How to Be Single

ROMANTIC COMEDY; 1hr 50min

STARRING: Dakota Johnson, Rebel Wilson, Alison Brie, Leslie Mann


More sex in that city: Johnson (left) and Wilson

There are eight million people in New York City, according to Single's date-hungry Lucy (Brie), which in theory leaves plenty of options for everyone on the go — or should that be make...

 

Meet Lucy, Alice (Johnson), Robin (Wilson) and Meg (Mann) as they circle the shark pool. Alice and Robin are paralegals and polar opposites, Alice being fresh off the relationship boat (with Nicholas Braun's Josh) and Robin your basic dipso-floozy (only funny with it, which neuters the sting in that sad old tale).

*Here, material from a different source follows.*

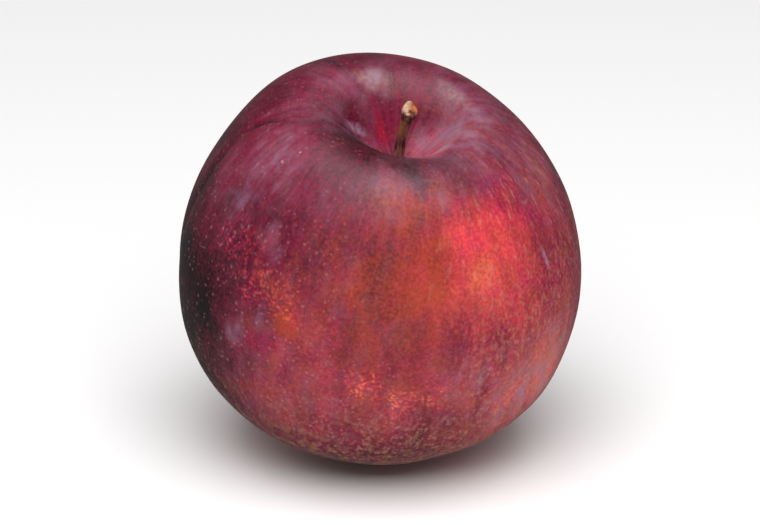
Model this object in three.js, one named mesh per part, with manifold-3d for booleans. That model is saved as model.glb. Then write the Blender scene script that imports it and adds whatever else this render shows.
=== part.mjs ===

Alice's older sister, Meg, is an ob-gyn who wants a baby solo, despite having the perfect prospective partner (Jake Lacy as Ken). Lucy, who lives above a bar owned by commitment-phobe Tom (Anders Holm) is going nowhere on too many dating sites. Plus, huge plus, there's NYC, teeming with elusive promise.

 

The light-shade gamut feels distinctly rehashed, but director Christian Ditter (Love, Rosie) and his in-tune ensemble wear the formula well enough that its character load is never overwhelming, even when they're losing their multiple plots. Brownie points to Ditter, too, for wrapping a charmer date movie in a winning case for singledom — no mean feat in our hook-up fixated world.